Table 10 Performance comparison of retraining pruned networks
Table 11 Performance analysis of our pruning method without using knowledge transfer and adversarial game strategy

5 Conclusion and future work

In this paper, we propose a global balanced iterative pruning method. The unimportant parameters and FLOPs can be eliminated in similar amplitude based on the magnitude distribution of the intermediate features. And then, we design a performance recovery scheme, so that the performance of the compressed network can be recovered as soon as possible after each pruning step. In this way, we can complete continuous iterative pruning in the training process of the network.

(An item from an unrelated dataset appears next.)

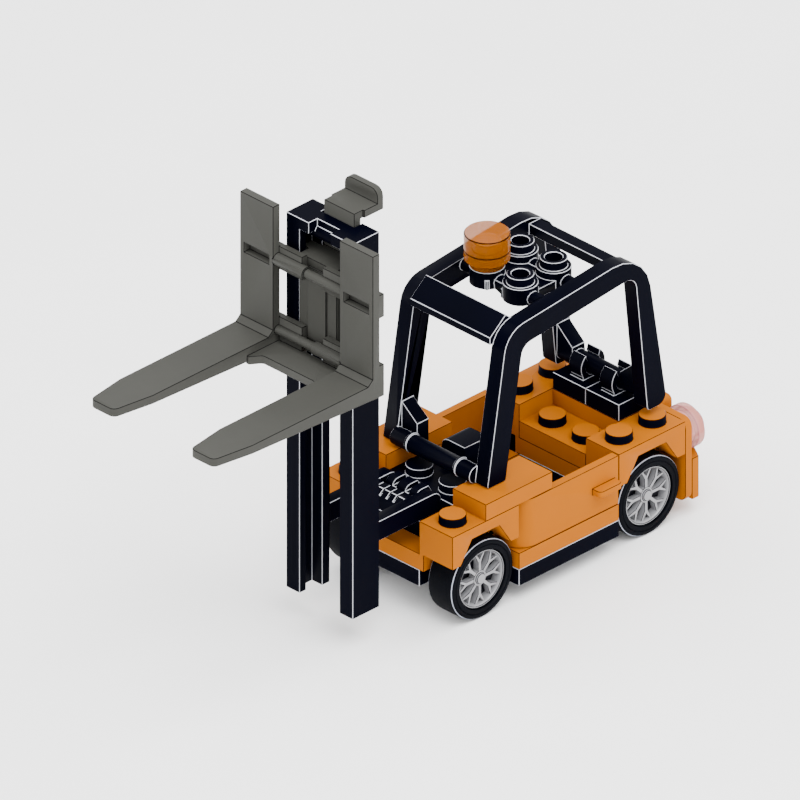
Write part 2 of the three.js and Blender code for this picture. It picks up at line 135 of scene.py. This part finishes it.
def bump(tree, shader, source, strength, distance):
    node = tree.nodes.new("ShaderNodeBump")
    node.inputs["Strength"].default_value = strength
    node.inputs["Distance"].default_value = distance
    tree.links.new(source, node.inputs["Height"])
    tree.links.new(node.outputs["Normal"], shader.inputs["Normal"])


def plastic(name, colour, spread=0.04, roughness=(0.24, 0.36), coat=0.15, grain=0.05, gloss=0.4):
    """Moulded plastic: faint flow marks in the colour, an orange-peel bump and uneven gloss."""
    material, tree, shader = nodes_of(name)
    flow = noise(tree, 90, 4, (1, 1, 0.35))
    dark = tuple(c * (1 - spread) for c in colour[:3]) + (1.0,)
    light = tuple(min(1, c * (1 + spread)) for c in colour[:3]) + (1.0,)
    tree.links.new(tint(tree, flow, dark, light), shader.inputs["Base Color"])
    scuffs = noise(tree, 420, 5)
    tree.links.new(ramp(tree, scuffs, *roughness), shader.inputs["Roughness"])
    bump(tree, shader, noise(tree, 1500, 2), grain, 0.00004)
    shader.inputs["Specular IOR Level"].default_value = gloss
    shader.inputs["Coat Weight"].default_value = coat
    shader.inputs["Coat Roughness"].default_value = 0.12
    return material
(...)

The final compact network obtained will restore the accuracy through retraining from scratch. We conduct extensive experiments for pruning VGGNet, ResNet, and GoogLeNet on image classification datasets of CIFAR-10, CIFAR-100, and ILSVRC-2012. The results have manifested that GBIP is comparable with state-of-the-art network pruning methods in performance and pruning rate of parameters and FLOPs. On CIFAR-10, after compressing 75.29% of the parameters and 78.60% of the FLOPs of ResNet-56, the accuracy only drops by 0.39%. In the object detection task PASCAL VOC, when removing more than 50% of the parameters and FLOPs of the SSD, the mAP is only reduced by 0.9%. The final ablation analysis reveals that the pruning factor can achieve flexible control of the compression rate. The experiments fully show that the proposed method can be widely applied in different CNNs, image datasets, and various computer vision tasks. In the future, we will integrate the channel pruning method with other compression schemes such as quantization. Furthermore, we will consider applying existing approaches to accelerate other real-world vision tasks and even natural language processing.